**EXERCISE AIM:** Set down exactly the lines of the listing below, please, beginning with the first and ending with the line that holds "return table[len(table) // 2][0][1]".

**MATERIAL PROVIDED:**

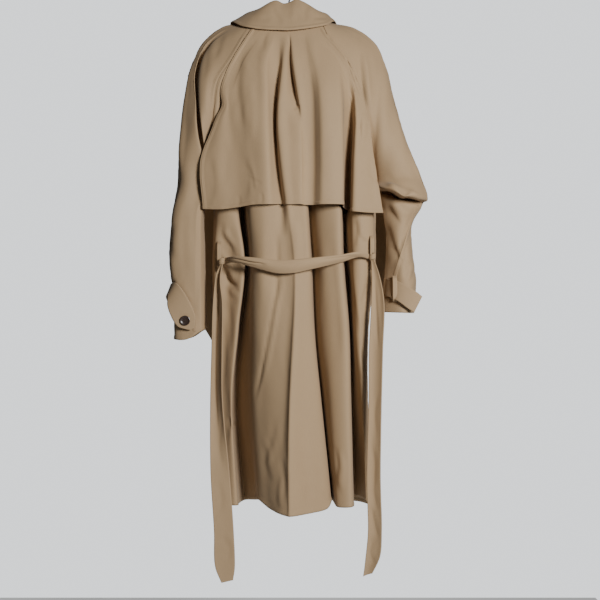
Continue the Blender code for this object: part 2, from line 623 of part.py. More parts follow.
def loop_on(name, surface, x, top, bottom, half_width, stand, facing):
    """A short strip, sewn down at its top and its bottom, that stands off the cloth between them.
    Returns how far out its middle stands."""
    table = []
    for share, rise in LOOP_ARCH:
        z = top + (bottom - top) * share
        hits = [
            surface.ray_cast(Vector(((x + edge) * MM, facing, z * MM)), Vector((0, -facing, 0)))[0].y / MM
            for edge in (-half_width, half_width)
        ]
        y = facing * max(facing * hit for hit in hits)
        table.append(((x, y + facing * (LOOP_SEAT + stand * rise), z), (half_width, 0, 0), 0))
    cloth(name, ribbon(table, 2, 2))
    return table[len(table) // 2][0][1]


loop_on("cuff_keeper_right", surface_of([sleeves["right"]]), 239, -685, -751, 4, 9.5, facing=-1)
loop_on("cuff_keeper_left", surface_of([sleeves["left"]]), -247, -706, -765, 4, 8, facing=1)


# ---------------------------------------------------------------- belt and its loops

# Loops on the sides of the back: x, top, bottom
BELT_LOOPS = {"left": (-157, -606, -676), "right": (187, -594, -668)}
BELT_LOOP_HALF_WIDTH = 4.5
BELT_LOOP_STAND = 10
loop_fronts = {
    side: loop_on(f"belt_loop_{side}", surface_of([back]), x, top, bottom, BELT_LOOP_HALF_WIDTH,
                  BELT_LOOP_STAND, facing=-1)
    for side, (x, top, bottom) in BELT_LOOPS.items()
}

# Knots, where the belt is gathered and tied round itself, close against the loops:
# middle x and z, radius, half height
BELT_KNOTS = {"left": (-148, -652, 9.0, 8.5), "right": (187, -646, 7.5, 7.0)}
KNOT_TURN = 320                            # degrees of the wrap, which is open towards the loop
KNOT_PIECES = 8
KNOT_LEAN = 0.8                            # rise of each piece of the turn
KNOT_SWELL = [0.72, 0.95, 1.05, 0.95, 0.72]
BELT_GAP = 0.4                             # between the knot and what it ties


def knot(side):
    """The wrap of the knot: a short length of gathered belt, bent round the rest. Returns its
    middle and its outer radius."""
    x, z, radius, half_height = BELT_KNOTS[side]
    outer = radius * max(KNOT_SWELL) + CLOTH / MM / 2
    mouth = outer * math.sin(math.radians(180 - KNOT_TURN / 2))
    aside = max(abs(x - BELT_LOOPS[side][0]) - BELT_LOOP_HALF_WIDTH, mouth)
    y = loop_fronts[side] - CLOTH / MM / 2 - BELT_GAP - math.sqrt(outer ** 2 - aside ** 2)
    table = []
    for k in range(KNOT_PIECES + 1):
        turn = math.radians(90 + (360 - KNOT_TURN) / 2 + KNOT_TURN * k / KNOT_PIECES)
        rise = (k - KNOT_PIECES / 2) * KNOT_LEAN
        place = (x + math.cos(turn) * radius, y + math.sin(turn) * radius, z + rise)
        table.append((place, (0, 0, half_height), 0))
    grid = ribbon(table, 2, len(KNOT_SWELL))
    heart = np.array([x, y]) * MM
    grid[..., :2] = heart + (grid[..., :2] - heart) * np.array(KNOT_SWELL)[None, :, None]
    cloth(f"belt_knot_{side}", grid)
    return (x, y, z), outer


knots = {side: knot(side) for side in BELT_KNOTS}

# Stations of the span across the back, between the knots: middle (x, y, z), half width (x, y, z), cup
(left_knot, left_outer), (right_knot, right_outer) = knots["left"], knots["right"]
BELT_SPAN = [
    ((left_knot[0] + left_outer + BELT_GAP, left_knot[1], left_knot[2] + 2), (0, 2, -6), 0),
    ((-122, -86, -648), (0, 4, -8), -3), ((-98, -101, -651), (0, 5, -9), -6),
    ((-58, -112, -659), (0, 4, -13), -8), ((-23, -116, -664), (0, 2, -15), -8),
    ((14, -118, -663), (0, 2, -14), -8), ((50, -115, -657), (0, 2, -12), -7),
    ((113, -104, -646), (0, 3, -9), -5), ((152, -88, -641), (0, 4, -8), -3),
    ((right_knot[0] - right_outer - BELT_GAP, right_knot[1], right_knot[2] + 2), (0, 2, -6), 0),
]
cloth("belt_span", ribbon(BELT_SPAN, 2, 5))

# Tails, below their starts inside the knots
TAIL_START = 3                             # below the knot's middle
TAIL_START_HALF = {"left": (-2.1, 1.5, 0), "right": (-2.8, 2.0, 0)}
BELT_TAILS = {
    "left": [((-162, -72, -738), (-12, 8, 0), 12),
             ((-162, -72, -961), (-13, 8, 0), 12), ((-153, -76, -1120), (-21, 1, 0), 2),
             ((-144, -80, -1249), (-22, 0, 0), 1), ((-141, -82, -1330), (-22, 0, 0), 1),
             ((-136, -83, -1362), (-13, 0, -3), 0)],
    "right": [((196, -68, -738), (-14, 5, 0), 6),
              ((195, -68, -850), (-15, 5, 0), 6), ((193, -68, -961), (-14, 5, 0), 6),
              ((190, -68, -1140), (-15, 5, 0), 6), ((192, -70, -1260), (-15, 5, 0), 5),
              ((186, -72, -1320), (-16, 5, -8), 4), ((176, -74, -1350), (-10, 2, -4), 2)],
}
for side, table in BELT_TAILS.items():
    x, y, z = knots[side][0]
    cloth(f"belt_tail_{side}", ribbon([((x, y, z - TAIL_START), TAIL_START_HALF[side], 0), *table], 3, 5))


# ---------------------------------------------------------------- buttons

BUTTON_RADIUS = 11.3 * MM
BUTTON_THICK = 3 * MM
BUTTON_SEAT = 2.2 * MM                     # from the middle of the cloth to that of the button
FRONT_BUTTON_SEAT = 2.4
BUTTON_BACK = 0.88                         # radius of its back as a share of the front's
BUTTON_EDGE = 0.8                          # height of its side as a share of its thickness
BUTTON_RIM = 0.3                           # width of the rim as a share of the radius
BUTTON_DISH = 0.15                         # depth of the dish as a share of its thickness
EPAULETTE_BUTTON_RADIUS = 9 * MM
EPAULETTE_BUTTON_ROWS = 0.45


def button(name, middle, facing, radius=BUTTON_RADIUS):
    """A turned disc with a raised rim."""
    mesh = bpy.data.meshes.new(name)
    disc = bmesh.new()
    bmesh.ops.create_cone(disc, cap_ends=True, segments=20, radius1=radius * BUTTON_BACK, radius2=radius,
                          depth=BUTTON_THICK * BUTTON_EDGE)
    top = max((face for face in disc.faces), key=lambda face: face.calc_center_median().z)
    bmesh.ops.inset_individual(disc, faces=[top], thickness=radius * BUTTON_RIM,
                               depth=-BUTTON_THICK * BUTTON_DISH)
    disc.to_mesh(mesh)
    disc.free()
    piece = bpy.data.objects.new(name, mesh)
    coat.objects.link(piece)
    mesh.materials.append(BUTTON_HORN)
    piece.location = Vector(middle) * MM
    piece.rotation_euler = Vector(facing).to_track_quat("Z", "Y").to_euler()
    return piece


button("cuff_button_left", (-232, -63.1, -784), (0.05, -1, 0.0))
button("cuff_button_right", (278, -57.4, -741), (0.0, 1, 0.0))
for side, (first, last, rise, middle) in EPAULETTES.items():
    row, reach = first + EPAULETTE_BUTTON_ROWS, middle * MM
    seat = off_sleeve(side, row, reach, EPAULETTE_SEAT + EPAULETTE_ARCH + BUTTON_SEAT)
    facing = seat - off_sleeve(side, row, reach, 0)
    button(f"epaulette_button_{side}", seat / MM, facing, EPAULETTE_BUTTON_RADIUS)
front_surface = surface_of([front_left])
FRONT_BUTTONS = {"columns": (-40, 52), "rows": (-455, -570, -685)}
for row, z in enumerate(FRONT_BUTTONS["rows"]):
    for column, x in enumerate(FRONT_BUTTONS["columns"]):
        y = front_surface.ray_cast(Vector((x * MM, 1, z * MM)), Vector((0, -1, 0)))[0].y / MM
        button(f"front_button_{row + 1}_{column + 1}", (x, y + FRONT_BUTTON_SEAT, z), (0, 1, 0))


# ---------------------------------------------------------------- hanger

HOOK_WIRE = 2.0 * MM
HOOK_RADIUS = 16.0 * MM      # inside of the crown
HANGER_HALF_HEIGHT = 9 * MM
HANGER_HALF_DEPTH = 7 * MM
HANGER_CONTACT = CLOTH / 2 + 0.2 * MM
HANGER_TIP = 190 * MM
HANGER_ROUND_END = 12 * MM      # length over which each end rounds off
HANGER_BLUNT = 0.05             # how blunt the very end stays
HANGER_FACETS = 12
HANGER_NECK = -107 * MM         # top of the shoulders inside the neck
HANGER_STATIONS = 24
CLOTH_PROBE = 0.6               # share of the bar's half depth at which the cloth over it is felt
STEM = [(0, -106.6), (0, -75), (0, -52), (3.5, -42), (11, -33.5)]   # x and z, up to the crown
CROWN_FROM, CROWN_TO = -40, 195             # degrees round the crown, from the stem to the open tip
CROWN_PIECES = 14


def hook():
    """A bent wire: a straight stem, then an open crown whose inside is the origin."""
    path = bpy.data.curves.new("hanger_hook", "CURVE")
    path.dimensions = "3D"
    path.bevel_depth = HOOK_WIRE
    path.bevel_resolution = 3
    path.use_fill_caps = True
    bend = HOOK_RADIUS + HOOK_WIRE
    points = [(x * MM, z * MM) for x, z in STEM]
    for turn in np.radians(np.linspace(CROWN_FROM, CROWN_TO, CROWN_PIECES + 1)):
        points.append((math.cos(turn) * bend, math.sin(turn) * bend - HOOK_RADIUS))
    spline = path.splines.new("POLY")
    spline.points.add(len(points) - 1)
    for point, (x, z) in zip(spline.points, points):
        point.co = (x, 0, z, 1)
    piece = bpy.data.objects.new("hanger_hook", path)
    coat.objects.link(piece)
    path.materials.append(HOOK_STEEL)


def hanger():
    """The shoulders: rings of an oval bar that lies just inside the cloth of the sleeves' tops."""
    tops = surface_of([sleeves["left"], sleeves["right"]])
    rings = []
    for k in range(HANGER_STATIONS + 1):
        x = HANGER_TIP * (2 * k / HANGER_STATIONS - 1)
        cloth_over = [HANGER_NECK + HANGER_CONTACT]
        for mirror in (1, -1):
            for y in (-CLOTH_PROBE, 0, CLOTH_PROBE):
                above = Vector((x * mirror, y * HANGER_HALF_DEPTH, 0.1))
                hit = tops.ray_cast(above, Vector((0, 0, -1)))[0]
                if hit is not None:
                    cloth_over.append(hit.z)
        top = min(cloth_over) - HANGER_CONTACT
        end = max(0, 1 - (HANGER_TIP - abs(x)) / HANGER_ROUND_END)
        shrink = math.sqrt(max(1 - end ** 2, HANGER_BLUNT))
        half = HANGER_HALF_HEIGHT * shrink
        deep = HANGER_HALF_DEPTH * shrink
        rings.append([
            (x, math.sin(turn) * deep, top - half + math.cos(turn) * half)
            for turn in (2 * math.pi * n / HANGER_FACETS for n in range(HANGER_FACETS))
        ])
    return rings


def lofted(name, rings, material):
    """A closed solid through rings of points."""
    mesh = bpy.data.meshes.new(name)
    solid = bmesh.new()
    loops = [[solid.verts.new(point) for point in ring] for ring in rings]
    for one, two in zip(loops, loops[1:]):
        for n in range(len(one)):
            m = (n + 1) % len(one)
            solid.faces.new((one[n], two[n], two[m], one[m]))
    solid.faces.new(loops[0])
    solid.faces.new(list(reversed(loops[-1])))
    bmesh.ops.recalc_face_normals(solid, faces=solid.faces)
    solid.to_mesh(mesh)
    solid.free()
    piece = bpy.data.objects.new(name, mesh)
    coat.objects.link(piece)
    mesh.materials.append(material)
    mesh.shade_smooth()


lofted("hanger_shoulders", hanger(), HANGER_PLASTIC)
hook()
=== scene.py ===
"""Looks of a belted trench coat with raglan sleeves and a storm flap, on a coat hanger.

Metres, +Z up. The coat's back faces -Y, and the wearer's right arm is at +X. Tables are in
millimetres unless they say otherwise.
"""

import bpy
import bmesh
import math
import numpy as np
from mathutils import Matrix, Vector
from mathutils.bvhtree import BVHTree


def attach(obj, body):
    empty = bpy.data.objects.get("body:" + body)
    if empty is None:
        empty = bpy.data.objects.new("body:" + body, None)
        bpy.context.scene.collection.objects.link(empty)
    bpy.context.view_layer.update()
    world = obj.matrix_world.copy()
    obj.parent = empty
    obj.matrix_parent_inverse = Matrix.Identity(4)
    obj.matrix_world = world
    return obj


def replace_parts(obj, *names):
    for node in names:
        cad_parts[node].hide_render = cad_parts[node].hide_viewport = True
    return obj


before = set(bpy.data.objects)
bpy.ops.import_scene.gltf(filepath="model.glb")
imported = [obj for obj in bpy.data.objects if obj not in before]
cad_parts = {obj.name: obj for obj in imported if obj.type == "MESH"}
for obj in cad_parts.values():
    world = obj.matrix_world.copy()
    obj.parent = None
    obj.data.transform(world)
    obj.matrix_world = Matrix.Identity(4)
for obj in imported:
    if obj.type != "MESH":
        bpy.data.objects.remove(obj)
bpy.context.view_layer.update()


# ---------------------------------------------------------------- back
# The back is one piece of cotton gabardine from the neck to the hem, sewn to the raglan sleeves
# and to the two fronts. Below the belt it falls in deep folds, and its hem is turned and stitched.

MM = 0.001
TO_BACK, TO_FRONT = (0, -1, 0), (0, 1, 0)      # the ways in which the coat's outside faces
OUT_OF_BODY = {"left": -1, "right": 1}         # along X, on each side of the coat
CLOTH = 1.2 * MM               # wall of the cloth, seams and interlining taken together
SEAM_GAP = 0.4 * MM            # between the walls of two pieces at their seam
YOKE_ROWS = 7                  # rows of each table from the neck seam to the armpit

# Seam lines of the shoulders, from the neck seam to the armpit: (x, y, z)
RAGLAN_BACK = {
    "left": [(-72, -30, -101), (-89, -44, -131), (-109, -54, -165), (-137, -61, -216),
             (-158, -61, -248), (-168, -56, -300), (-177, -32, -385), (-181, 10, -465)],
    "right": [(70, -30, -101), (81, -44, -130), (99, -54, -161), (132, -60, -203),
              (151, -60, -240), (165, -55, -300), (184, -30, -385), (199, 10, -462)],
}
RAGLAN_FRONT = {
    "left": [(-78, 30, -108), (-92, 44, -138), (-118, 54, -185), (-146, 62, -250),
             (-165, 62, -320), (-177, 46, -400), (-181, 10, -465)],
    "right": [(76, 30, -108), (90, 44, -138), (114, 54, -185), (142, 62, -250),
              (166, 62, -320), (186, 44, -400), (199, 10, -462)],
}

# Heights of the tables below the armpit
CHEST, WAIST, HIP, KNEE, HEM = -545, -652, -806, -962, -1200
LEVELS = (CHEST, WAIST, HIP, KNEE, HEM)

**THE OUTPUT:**
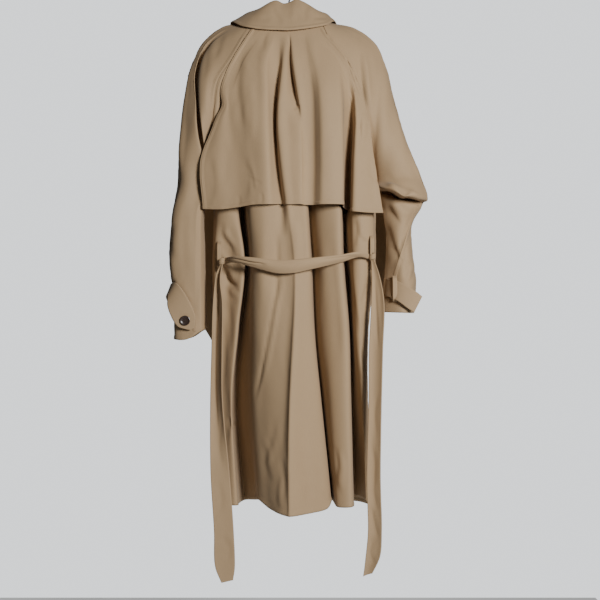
Continue the Blender code for this object: part 2, from line 623 of part.py. More parts follow.
def loop_on(name, surface, x, top, bottom, half_width, stand, facing):
    """A short strip, sewn down at its top and its bottom, that stands off the cloth between them.
    Returns how far out its middle stands."""
    table = []
    for share, rise in LOOP_ARCH:
        z = top + (bottom - top) * share
        hits = [
            surface.ray_cast(Vector(((x + edge) * MM, facing, z * MM)), Vector((0, -facing, 0)))[0].y / MM
            for edge in (-half_width, half_width)
        ]
        y = facing * max(facing * hit for hit in hits)
        table.append(((x, y + facing * (LOOP_SEAT + stand * rise), z), (half_width, 0, 0), 0))
    cloth(name, ribbon(table, 2, 2))
    return table[len(table) // 2][0][1]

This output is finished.